Short exercise → Take the lines from the one bearing "obj.parent = None" to the one bearing "FOOT_RADIUS = 0.0002", inclusive, and reproduce them exactly; include no other line.

[Begin Provided data]

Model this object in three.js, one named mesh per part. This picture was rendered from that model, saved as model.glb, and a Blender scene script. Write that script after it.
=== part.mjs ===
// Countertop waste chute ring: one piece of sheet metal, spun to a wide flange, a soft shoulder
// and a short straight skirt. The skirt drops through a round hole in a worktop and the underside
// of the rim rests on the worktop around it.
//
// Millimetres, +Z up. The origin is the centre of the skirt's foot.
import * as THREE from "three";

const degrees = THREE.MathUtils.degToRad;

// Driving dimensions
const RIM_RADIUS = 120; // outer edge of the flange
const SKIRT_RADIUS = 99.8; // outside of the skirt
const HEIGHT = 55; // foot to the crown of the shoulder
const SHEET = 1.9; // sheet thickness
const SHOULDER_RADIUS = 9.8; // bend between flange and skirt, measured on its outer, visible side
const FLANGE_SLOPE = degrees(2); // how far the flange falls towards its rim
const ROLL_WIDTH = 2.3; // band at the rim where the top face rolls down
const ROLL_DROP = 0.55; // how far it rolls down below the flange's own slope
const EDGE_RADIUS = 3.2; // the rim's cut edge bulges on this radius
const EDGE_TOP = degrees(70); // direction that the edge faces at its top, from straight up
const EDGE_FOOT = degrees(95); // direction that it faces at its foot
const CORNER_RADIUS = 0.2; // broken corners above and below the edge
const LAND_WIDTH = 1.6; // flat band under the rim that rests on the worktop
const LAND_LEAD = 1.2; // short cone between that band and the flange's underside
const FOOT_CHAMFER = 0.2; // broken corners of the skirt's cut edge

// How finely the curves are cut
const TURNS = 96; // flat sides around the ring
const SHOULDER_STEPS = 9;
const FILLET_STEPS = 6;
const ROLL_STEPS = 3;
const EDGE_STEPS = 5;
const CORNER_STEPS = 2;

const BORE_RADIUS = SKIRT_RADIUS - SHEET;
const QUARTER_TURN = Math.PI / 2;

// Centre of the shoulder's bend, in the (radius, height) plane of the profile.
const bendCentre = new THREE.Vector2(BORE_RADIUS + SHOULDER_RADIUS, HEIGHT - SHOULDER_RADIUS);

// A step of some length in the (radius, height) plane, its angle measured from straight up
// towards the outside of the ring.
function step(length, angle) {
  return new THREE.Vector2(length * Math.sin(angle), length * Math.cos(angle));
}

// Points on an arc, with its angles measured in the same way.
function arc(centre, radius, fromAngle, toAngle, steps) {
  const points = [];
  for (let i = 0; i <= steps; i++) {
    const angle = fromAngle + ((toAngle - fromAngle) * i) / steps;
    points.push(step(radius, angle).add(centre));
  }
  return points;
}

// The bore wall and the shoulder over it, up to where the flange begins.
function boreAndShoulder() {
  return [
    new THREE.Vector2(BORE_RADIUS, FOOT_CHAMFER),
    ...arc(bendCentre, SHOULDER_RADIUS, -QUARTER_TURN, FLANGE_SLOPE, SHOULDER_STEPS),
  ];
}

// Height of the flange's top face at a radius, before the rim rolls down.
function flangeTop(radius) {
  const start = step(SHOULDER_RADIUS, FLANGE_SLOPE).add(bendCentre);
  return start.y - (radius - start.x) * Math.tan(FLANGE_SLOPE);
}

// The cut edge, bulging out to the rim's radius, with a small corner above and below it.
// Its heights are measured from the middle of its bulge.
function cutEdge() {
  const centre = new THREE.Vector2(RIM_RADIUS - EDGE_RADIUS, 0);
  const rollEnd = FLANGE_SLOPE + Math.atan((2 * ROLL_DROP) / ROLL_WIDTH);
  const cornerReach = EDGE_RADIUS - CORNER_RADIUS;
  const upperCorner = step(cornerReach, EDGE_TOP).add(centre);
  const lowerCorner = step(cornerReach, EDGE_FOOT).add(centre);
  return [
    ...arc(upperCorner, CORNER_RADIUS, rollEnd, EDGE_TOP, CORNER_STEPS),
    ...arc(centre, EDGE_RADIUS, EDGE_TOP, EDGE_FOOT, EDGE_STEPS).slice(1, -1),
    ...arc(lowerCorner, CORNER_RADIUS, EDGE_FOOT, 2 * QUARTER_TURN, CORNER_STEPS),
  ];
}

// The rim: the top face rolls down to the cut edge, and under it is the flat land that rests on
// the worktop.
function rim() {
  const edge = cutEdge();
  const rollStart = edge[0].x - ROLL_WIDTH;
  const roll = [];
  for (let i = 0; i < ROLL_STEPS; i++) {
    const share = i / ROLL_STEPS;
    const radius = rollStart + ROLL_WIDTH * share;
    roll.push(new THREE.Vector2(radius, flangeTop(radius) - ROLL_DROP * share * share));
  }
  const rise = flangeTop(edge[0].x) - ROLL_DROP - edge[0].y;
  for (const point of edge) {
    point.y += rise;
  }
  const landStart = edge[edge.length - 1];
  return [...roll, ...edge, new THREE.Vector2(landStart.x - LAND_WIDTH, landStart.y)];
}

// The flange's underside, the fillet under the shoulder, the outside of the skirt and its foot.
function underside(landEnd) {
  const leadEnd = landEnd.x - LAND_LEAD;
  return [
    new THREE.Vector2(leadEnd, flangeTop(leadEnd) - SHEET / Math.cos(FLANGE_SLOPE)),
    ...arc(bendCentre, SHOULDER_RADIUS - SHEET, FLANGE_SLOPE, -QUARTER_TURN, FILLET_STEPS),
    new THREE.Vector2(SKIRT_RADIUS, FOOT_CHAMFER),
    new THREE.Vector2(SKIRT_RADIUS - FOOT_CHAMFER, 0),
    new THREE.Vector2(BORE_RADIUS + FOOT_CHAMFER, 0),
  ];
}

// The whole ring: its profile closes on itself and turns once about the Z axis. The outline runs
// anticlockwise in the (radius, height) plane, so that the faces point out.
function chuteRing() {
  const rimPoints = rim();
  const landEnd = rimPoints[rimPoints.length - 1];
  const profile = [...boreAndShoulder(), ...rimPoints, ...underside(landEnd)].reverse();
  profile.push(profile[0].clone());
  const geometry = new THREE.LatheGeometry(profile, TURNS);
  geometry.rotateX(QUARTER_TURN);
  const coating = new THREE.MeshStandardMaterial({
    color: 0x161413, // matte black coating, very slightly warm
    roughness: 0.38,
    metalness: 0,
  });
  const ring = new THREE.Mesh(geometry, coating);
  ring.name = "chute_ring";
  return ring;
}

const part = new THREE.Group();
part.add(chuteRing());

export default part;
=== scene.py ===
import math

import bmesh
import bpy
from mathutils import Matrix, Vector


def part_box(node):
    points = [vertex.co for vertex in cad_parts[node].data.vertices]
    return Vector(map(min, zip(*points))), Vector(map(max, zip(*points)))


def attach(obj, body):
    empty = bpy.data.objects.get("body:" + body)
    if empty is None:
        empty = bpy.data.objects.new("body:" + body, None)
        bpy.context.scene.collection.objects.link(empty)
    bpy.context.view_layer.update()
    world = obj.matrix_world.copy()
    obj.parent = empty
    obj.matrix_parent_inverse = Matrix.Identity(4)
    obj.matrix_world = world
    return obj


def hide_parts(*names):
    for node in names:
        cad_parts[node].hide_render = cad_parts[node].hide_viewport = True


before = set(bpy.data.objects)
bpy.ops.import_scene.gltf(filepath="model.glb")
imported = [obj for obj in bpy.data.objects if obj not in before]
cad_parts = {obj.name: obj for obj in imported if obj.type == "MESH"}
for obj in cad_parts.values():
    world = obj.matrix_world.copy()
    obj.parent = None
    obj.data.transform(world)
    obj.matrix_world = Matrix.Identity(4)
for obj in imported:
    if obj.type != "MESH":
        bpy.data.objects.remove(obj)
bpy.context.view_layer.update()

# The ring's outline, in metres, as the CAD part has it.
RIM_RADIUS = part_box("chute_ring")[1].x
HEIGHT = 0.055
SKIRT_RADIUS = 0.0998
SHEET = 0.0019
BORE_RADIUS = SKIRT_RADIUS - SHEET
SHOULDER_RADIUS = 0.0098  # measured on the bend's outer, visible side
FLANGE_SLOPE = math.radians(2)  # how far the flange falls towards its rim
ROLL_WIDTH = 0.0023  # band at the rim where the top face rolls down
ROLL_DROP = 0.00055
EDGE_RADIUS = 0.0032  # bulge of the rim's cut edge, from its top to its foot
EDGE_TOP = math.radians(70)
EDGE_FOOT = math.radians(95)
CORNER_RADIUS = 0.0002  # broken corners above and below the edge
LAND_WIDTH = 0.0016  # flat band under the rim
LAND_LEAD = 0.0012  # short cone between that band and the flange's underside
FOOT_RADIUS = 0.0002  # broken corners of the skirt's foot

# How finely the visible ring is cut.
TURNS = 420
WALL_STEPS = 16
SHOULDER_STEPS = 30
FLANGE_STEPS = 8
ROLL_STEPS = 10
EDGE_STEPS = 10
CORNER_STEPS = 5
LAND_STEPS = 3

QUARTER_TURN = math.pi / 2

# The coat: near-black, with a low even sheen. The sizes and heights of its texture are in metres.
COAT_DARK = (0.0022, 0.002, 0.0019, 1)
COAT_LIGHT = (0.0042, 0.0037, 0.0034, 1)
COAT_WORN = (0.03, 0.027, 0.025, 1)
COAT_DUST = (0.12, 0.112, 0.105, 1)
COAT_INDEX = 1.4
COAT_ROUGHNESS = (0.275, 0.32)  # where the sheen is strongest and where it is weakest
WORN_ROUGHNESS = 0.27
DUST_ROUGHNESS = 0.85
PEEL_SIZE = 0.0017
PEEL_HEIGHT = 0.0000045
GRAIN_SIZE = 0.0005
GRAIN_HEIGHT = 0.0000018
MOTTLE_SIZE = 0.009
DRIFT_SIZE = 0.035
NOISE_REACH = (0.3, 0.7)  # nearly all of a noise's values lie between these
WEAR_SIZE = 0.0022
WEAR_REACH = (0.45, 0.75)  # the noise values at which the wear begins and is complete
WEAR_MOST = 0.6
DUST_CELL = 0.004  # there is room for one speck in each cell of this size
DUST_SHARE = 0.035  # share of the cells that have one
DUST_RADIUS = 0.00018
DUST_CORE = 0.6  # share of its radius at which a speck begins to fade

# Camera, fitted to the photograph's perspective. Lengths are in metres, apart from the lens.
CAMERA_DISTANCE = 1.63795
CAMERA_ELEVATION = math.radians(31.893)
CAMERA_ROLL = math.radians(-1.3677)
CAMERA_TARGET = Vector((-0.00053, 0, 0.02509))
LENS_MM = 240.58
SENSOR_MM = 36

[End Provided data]

In response →
    obj.parent = None
    obj.data.transform(world)
    obj.matrix_world = Matrix.Identity(4)
for obj in imported:
    if obj.type != "MESH":
        bpy.data.objects.remove(obj)
bpy.context.view_layer.update()

# The ring's outline, in metres, as the CAD part has it.
RIM_RADIUS = part_box("chute_ring")[1].x
HEIGHT = 0.055
SKIRT_RADIUS = 0.0998
SHEET = 0.0019
BORE_RADIUS = SKIRT_RADIUS - SHEET
SHOULDER_RADIUS = 0.0098  # measured on the bend's outer, visible side
FLANGE_SLOPE = math.radians(2)  # how far the flange falls towards its rim
ROLL_WIDTH = 0.0023  # band at the rim where the top face rolls down
ROLL_DROP = 0.00055
EDGE_RADIUS = 0.0032  # bulge of the rim's cut edge, from its top to its foot
EDGE_TOP = math.radians(70)
EDGE_FOOT = math.radians(95)
CORNER_RADIUS = 0.0002  # broken corners above and below the edge
LAND_WIDTH = 0.0016  # flat band under the rim
LAND_LEAD = 0.0012  # short cone between that band and the flange's underside
FOOT_RADIUS = 0.0002  # broken corners of the skirt's foot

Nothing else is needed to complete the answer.